Finno-Ugrian Petroglyphs

Finno Petroglyphs and beluga whales

copyright 1995, Jim Nollman
An excerpt from the non-fiction work, Not Talking to Beluga, by Jim Nollman, to be published in the US in 1996 by Henry Holt Company, NY. All rights reserved.
Three hundred miles due north of Saint Petersburg in Russia, the Belomorsko River empties into the finger- shaped White Sea at a place called Sorokka. The countryside surrounding Sorokka possesses a continuous history, some might even stretch the point and say a written history, that reaches at least as far back in time as any in Egypt or China. The many petroglyphs carved into cliff faces and boulders throughout this land are ascribed to Finno-Ugrian tribespeople who have inhabited this northern land for at least the past seven-eight thousand years ago. In fact, it took the ethnic cleansing that occurred under Stalin in the 1930’s to finally push the remaining Finns further west into their own country. The petroglyphs remain. They can be seen on cliffs scoured smooth as ceramic by the retreating glaciers that fled this land after the ice age ten thousand years ago. They chronicle the daily life of an advanced hunting culture.

Several petroglyphs show the hunting of beluga whales. One of the most dramatic and artful of these drawings shows twelve men in a boat of indeterminate construction. A man at the bow holds a harpoon aloft. Several thick lines already lead from the boat into the back of the wounded animal. Other pictures show the villagers cutting up a whale for distribution. Moose, geese, swans, reindeer can also be seen, these are the common species upon which Northern hunters have always relied for subsistence. Another unique picture, dated to 3000-3500 BC, displays the life of a single individual, perhaps a mythic hero, painted in panels traced along a counterclockwise spiral. The outer edge displays what could easily be interpreted as a birth. Then, traveling down ward along the spiral, our hero acquires various tools. He also starts to interact with other people, the heavens, begins to hunt birds, then small mammals, finally moose. The spiral starts to climb again, perhaps signifying that his hunting days are starting to wane. Strange objects appear that look like ping-pong paddles and whose meaning and purpose can only be guessed. Finally, turning inward again, we arrive at the center of the spiral. This is a place signifying death or secondarily, spiritual transformation. Here, the human is depicted at the end of his life’s journey riding on the back of a whale. Casting this final symbol onto the web of ancient Finnish religion, we learn that the culture of these ancient tribespeople was totemic in spirit, and shamanic in leadership. Just as eating the prey was considered an act of taking the animal spirit into oneself, so reincarnation was likewise was understood as a cyclical transformation from predator to prey back to predator, over and over again, forever.

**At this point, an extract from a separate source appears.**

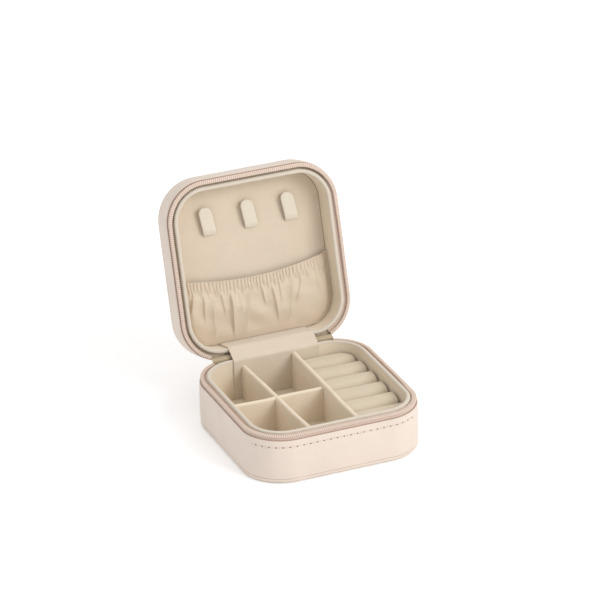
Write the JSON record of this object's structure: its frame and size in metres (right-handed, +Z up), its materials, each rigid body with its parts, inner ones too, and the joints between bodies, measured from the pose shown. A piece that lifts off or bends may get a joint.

To any student of the phenomonology of human/cetacean interaction, the figures in the center of the Sorokka spiral instantly draws a smile of recognition. It is strikingly similar in design to the archetypal motif of the boy riding a dolphin found on Greek coins minted a thousand years later and two thousand miles further south.

A strikingly similar motif is incised on another rock, this one dated older than 3000 BC, found at the source of the same Belomorsko River, along the shores of White Sea. In this petroglyph of a single man standing in front of a single whale, the animal is painted in precise detail. The high bulbous forehead, the short upturned rostrum, the lack of a true dorsal fin, the curved pectoral fins clearly identifies it as a beluga whale.
A natural split in the rock divides the whale in half in such a imaginative fashion that it seems clearly meant to depict the surface of the water. The whale is spyhopping. The man is standing on the ocean bottom just in front. He holds objects the shape of ping-pong paddles in each hand. These are now identified as rattles, a universal Shaman’s tool for invoking the altered states needed to travel between worlds. His arms are akimbo; clearly he is shaking the rattles.
Another object looks like an outsized arrow, not the projectile, but rather the pointer anyone might use in a message. This arrow flies upward and in the opposite direction from both the human’s body and the whale. Some students of the petroglyphs have interpreted this arrow to be a snake, slithering away from this union of power. Taking the arrow literally and in light of ancient Finnish religion, one might also conclude that it signifies the human’s own departing spirit.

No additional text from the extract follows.